We know that $P(E\cup F)=P\left(E\right)+P\left(F\right)-P(E\cap F)$.
Substituting the value of $P(E\cup F)$ and $P(E\cap F)$ in the above formula, we get
$$\begin{array}{rl}& {\displaystyle \frac{1}{2}}=P\left(E\right)+P\left(F\right)-{\displaystyle \frac{1}{12}}\\ & \Rightarrow P\left(E\right)+P\left(F\right)={\displaystyle \frac{1}{2}}+{\displaystyle \frac{1}{12}}\\ & \Rightarrow P\left(E\right)+P\left(F\right)={\displaystyle \frac{7}{12}}\dots \left(1\right)\end{array}$$
Also, since the events E and F are independent, $P(E\cap F)=P\left(E\right)\cdot P\left(F\right)$
Thus, $P\left(E\right)\cdot P\left(F\right)={\displaystyle \frac{1}{12}}\dots \left(2\right)$
To solve the equations (1) and (2) to find $P\left(E\right)$ and $P\left(F\right)$, we can use the relation $a-b=\sqrt{{(a+b)}^2-4ab}$
In this equation, $a=P\left(E\right)$ and $b=P\left(F\right)$
$$\stackrel{2}{(P\left(E\right)-P\left(F\right))}={(P\left(E\right)+P\left(F\right))}^2-4P\left(E\right)\cdot P\left(F\right)$$
Substituting values from equations (1) and (2),
$$\begin{array}{rl}& \Rightarrow \stackrel{2}{(P\left(E\right)-P\left(F\right))}={\left({\displaystyle \frac{7}{12}}\right)}^2-4\left({\displaystyle \frac{1}{12}}\right)\\ & \Rightarrow \stackrel{2}{(P\left(E\right)-P\left(F\right))}=\left({\displaystyle \frac{49}{144}}\right)-\left({\displaystyle \frac{1}{3}}\right)\\ & \Rightarrow \stackrel{2}{(P\left(E\right)-P\left(F\right))}={\displaystyle \frac{1}{144}}\\ & \Rightarrow P\left(E\right)-P\left(F\right)={\displaystyle \frac{1}{12}}\dots \left(3\right)\end{array}$$
Adding equations (1) and (3),
$$2\cdot P\left(E\right)={\displaystyle \frac{8}{12}}$$
$$\Rightarrow P\left(E\right)={\displaystyle \frac{4}{12}}={\displaystyle \frac{1}{3}}$$
Subtracting equation (3) from equation (1), we get
$$2\cdot P\left(F\right)={\displaystyle \frac{6}{12}}$$
$$\Rightarrow P\left(F\right)={\displaystyle \frac{3}{12}}={\displaystyle \frac{1}{4}}$$
Thus, the required value, ${\displaystyle \frac{P\left(E\right)}{P\left(F\right)}}={\displaystyle \frac{{\displaystyle \frac{1}{3}}}{{\displaystyle \frac{1}{4}}}}={\displaystyle \frac{4}{3}}$
Therefore, the correct answer is option (d).

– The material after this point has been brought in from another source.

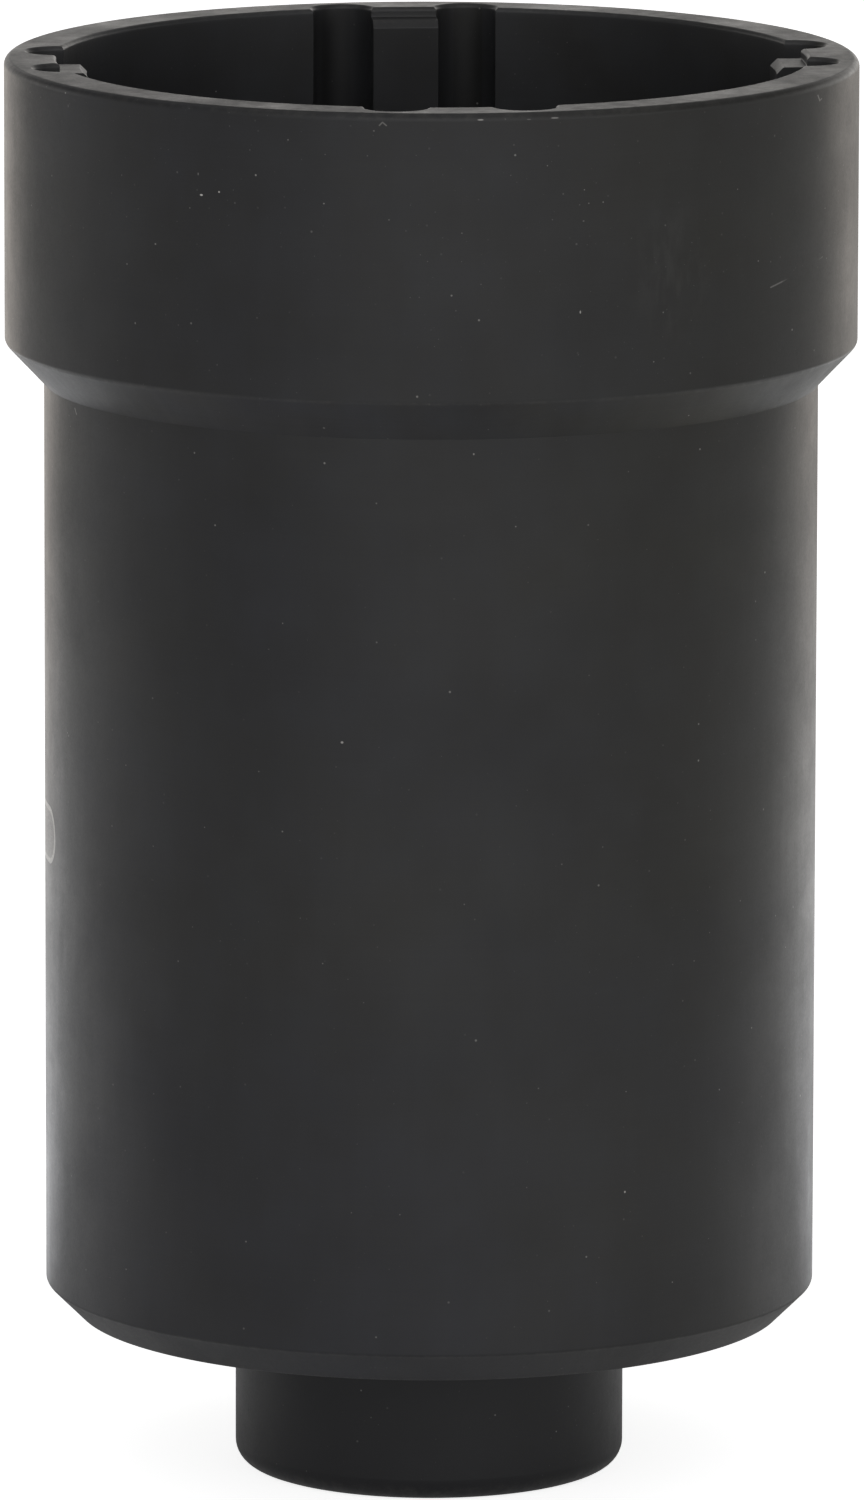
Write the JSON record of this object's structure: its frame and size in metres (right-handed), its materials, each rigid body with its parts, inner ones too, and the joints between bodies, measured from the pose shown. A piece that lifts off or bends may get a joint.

Note: The formula used here, $P(E\cap F)=P\left(E\right)\cdot P\left(F\right)$ is only valid if the two events E and F are independent of each other (given in the question). Otherwise this formula is not applicable, and then using this formula would result in an incorrect answer.